I’ve made the RZD 6” with the hope of deeper watering to encourage root growth along with decreased frequency (MAD 50%) to hopefully not water soggy soil.

That’s a good way to, and it will certainly work. Lowering the nozzle inches value will cause Rachio to increase watering time, trying to get the same amount of water it thinks should be there. But you’ve actually applied more, keeping the lawn wetter and giving more water to the trees. The only thing I don’t like about it is that I intend to calculate, accurately, the nozzle flow, and would prefer to change something I am unsure about, like root depth. But that works too.

I agree with you 100%. Just something I’m trying as the trees take up so much of the water in just this one part of my yard.

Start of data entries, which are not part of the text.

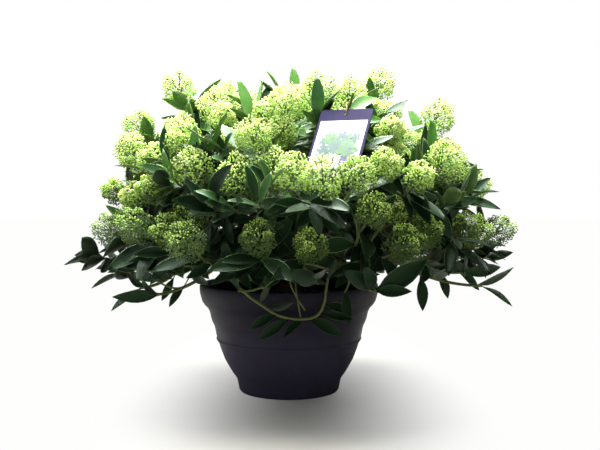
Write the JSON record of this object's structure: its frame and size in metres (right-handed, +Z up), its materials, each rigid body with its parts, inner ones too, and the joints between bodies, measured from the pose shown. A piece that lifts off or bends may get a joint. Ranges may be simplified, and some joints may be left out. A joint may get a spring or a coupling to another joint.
{
  "type": "potted skimmia shrub",
  "caption": "Compact evergreen skimmia shrub with domed heads of pale green flower buds, growing in a round dark plastic pot with a hanging card label.",
  "frame": {"origin": "middle of the pot's flat underside", "axes": "+Z up along the pot's axis, -Y towards the front, +X to the right seen from the front"},
  "size_m": [0.5542, 0.4966, 0.4218],
  "materials": {
    "plastic": "matte, moulded",
    "soil": "damp, crumbly",
    "bark": "rough bark",
    "green_stem": "smooth green bark",
    "foliage": "leathery leaves with pale green buds",
    "card": "satin print",
    "tie": "matte"
  },
  "bodies": {
    "root": {"pot": "plastic", "soil": "soil", "trunk": "bark", "stem_centre": "bark", "stem_front": "bark", "stem_right": "bark", "stem_back_right": "bark", "stem_back_left": "bark", "stem_left": "bark", "bough_high_back_right_55": "green_stem", "bough_high_left_175": "green_stem", "bough_high_front_right_295": "green_stem", "bough_mid_front_270": "green_stem", "bough_low_front_left_234": "green_stem", "bough_low_front_270": "green_stem", "bough_mid_right_342": "green_stem", "bough_low_front_right_306": "green_stem", "bough_low_right_342": "green_stem", "bough_mid_back_right_54": "green_stem", "bough_low_right_18": "green_stem", "bough_low_back_right_54": "green_stem", "bough_mid_back_left_126": "green_stem", "bough_low_back_90": "green_stem", "bough_low_back_left_126": "green_stem", "bough_mid_left_198": "green_stem", "bough_low_left_162": "green_stem", "bough_low_left_198": "green_stem", "foliage_high_back_right_55": "foliage", "foliage_high_left_175": "foliage", "foliage_high_front_right_295": "foliage", "foliage_mid_front_270": "foliage", "foliage_low_front_left_234": "foliage", "foliage_low_front_270": "foliage", "foliage_mid_right_342": "foliage", "foliage_low_front_right_306": "foliage", "foliage_low_right_342": "foliage", "foliage_mid_back_right_54": "foliage", "foliage_low_right_18": "foliage", "foliage_low_back_right_54": "foliage", "foliage_mid_back_left_126": "foliage", "foliage_low_back_90": "foliage", "foliage_low_back_left_126": "foliage", "foliage_mid_left_198": "foliage", "foliage_low_left_162": "foliage", "foliage_low_left_198": "foliage", "label_card": "card", "label_tie": "tie"}
  },
  "joints": []
}
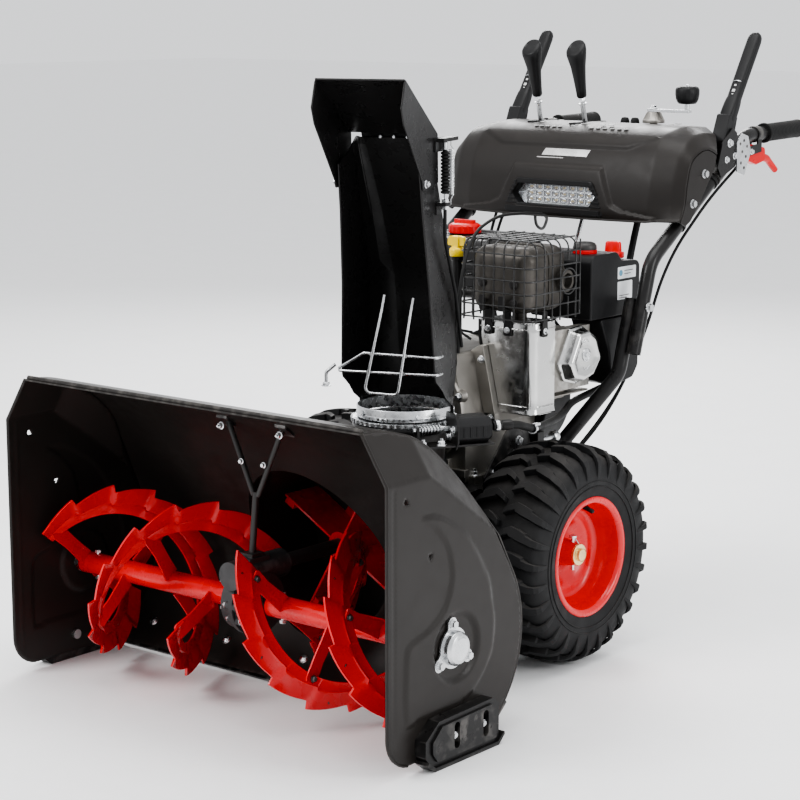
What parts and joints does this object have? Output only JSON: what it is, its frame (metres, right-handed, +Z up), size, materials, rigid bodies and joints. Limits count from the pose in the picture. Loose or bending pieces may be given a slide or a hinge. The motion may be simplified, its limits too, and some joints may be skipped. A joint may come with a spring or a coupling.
{
  "type": "two stage snowblower",
  "caption": "Wheeled walk-behind machine with a toothed auger in an open-fronted housing, an impeller drum, a turning chute with a tilting hood, an engine, and a console between long handles.",
  "frame": {"origin": "middle of the machine's footprint on the ground", "axes": "+Z up, +X to the machine's left side as seen by its operator facing -Y, +Y from the auger housing back to the hand grips"},
  "size_m": [0.928, 1.5621, 1.1384],
  "materials": {
    "housing_paint": "satin powder coat",
    "black_paint": "satin",
    "chute_paint": "semi-gloss",
    "red_paint": "gloss",
    "zinc": "bright zinc plate",
    "dark_steel": "satin",
    "cast_black": "painted casting",
    "cast_alloy": "as cast",
    "wire_black": "satin",
    "muffler_steel": "heat-resistant",
    "black_plastic": "textured",
    "dash_plastic": "fine texture",
    "red_plastic": "gloss",
    "yellow_plastic": "gloss",
    "rubber": "ribbed",
    "tyre_rubber": "matte",
    "clear_lens": "clear",
    "reflector": "bright"
  },
  "bodies": {
    "chassis": {"bucket_wrap": "housing_paint", "side_plate_left": "housing_paint", "side_plate_right": "housing_paint", "impeller_drum": "housing_paint", "scraper_bar": "black_paint", "skid_shoes": "black_paint", "auger_bearings": "zinc", "gearbox_strap": "dark_steel", "auger_gearbox_case": "cast_black", "drive_belt": "rubber", "belt_cover": "black_plastic", "chute_base": "black_paint", "chute_drive": "black_plastic", "transmission_case": "black_paint", "engine_crankcase": "cast_alloy", "cylinder_shroud": "zinc", "rocker_cover": "zinc", "muffler": "muffler_steel", "muffler_guard": "wire_black", "engine_covers": "black_plastic", "recoil_housing": "black_plastic", "fuel_tank": "black_paint", "oil_filler_tube": "black_paint", "dashboard": "dash_plastic", "headlight_housing": "reflector", "headlight_lens": "clear_lens", "lever_linkage": "zinc", "crank_hose": "rubber", "control_cables": "rubber", "frame_fasteners": "zinc", "hand_grips": "rubber", "control_brackets": "black_paint", "lower_handles": "black_paint", "upper_handles": "black_paint"},
    "auger": {"auger_shaft": "dark_steel", "auger_left": "red_paint", "auger_right": "red_paint"},
    "impeller": {"impeller": "red_paint", "impeller_shaft": "dark_steel"},
    "engine_shaft": {"crankshaft_pulley": "dark_steel"},
    "wheel_left": {"tyre_left": "tyre_rubber", "rim_left": "red_paint"},
    "wheel_right": {"tyre_right": "tyre_rubber", "rim_right": "red_paint"},
    "chute": {"chute_body": "chute_paint", "chute_ring": "zinc", "chute_guard": "zinc", "deflector_fittings": "zinc"},
    "deflector": {"chute_deflector": "chute_paint"},
    "crank": {"chute_crank": "cast_alloy"},
    "deflector_lever": {"deflector_lever": "black_plastic"},
    "speed_lever": {"speed_lever": "black_plastic"},
    "clutch_lever_left": {"clutch_lever_left": "black_plastic"},
    "clutch_lever_right": {"clutch_lever_right": "black_plastic"},
    "steering_trigger_left": {"steering_trigger_left": "red_plastic"},
    "steering_trigger_right": {"steering_trigger_right": "red_plastic"},
    "choke_knob": {"choke_knob": "red_plastic"},
    "fuel_cap": {"fuel_cap": "red_plastic"},
    "dipstick": {"dipstick": "yellow_plastic"},
    "recoil_handle": {"recoil_handle": "black_plastic"}
  },
  "joints": [
    {"name": "auger_spin", "type": "hinge", "parent": "chassis", "child": "auger", "pos_m": [0, -0.616, 0.182], "axis": [1, 0, 0], "continuous": true},
    {"name": "impeller_spin", "type": "hinge", "parent": "chassis", "child": "impeller", "pos_m": [0, -0.331, 0.236], "axis": [0, 1, 0], "continuous": true},
    {"name": "engine_spin", "type": "hinge", "parent": "chassis", "child": "engine_shaft", "pos_m": [0, -0.181, 0.45], "axis": [0, 1, 0], "continuous": true},
    {"name": "wheel_left_spin", "type": "hinge", "parent": "chassis", "child": "wheel_left", "pos_m": [-0.252, -0.066, 0.203], "axis": [1, 0, 0], "continuous": true},
    {"name": "wheel_right_spin", "type": "hinge", "parent": "chassis", "child": "wheel_right", "pos_m": [0.252, -0.066, 0.203], "axis": [1, 0, 0], "continuous": true},
    {"name": "chute_turn", "type": "hinge", "parent": "chassis", "child": "chute", "pos_m": [0.113, -0.341, 0.48], "axis": [0, 0, 1], "range_deg": [-119, 79]},
    {"name": "crank_turn", "type": "hinge", "parent": "chassis", "child": "crank", "pos_m": [0.1, 0.469, 0.96], "axis": [0, 0, 1], "range_deg": [-1200, 800]},
    {"name": "deflector_tilt", "type": "hinge", "parent": "chute", "child": "deflector", "pos_m": [0.14637, -0.44371, 0.899], "axis": [0.9511, 0.309, 0], "range_deg": [0, 45]},
    {"name": "deflector_lever_swing", "type": "hinge", "parent": "chassis", "child": "deflector_lever", "pos_m": [-0.133, 0.424, 0.88], "axis": [1, 0, 0], "range_deg": [-30, 0]},
    {"name": "speed_lever_swing", "type": "hinge", "parent": "chassis", "child": "speed_lever", "pos_m": [-0.023, 0.424, 0.88], "axis": [1, 0, 0], "range_deg": [-28, 10]},
    {"name": "clutch_lever_left_swing", "type": "hinge", "parent": "chassis", "child": "clutch_lever_left", "pos_m": [-0.255, 0.475, 0.925], "axis": [1, 0, 0], "range_deg": [-36, 0], "stiffness_Nm_per_rad": 1.5, "springref_deg": 17.19},
    {"name": "clutch_lever_right_swing", "type": "hinge", "parent": "chassis", "child": "clutch_lever_right", "pos_m": [0.255, 0.475, 0.925], "axis": [1, 0, 0], "range_deg": [-36, 0], "stiffness_Nm_per_rad": 1.5, "springref_deg": 17.19},
    {"name": "steering_trigger_left_swing", "type": "hinge", "parent": "chassis", "child": "steering_trigger_left", "pos_m": [-0.255, 0.571, 0.903], "axis": [1, 0, 0], "range_deg": [0, 12], "stiffness_Nm_per_rad": 1, "springref_deg": -11.46},
    {"name": "steering_trigger_right_swing", "type": "hinge", "parent": "chassis", "child": "steering_trigger_right", "pos_m": [0.255, 0.571, 0.903], "axis": [1, 0, 0], "range_deg": [0, 12], "stiffness_Nm_per_rad": 1, "springref_deg": -11.46},
    {"name": "choke_turn", "type": "hinge", "parent": "chassis", "child": "choke_knob", "pos_m": [0.166, 0.233, 0.72], "axis": [0, 0, 1], "range_deg": [0, 90]},
    {"name": "fuel_cap_turn", "type": "hinge", "parent": "chassis", "child": "fuel_cap", "pos_m": [-0.096, 0.103, 0.76], "axis": [0, 0, 1], "range_deg": [0, 90]},
    {"name": "dipstick_pull", "type": "slide", "parent": "chassis", "child": "dipstick", "axis": [0, 0, 1], "range_m": [0, 0.16]},
    {"name": "recoil_pull", "type": "slide", "parent": "chassis", "child": "recoil_handle", "axis": [0, 1, 0], "range_m": [0, 0.4], "stiffness_N_per_m": 8, "springref_m": -0.1}
  ],
  "couplings": [
    {"joint": "impeller_spin", "follows": "auger_spin", "ratio": 10},
    {"joint": "engine_spin", "follows": "auger_spin", "ratio": 24.7},
    {"joint": "crank_turn", "follows": "chute_turn", "ratio": 10},
    {"joint": "deflector_lever_swing", "follows": "deflector_tilt", "ratio": -0.66667}
  ]
}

I have the same thing: a 3100 sq ft zone, with a 625 sq ft mulched zone with shrubs within it plus a 60’ pine tree and a 25’ really full evergreen as well. What I’m considering trying is tapping into the zone’s irrigation piping, and putting a hose with a valve at the end of it to give substantial water to the large pine tree (and maybe the other tree). I could measure with a bucket the flow from the valve, and adjust it to give the extra water I want to the tree(s), and then I can still use catch cups to determine how much water is actually going to the lawn, and use that setting in Rachio. I think/hope that will work pretty well. I can’t do that kind of thing everywhere I have a tree, but think I can here.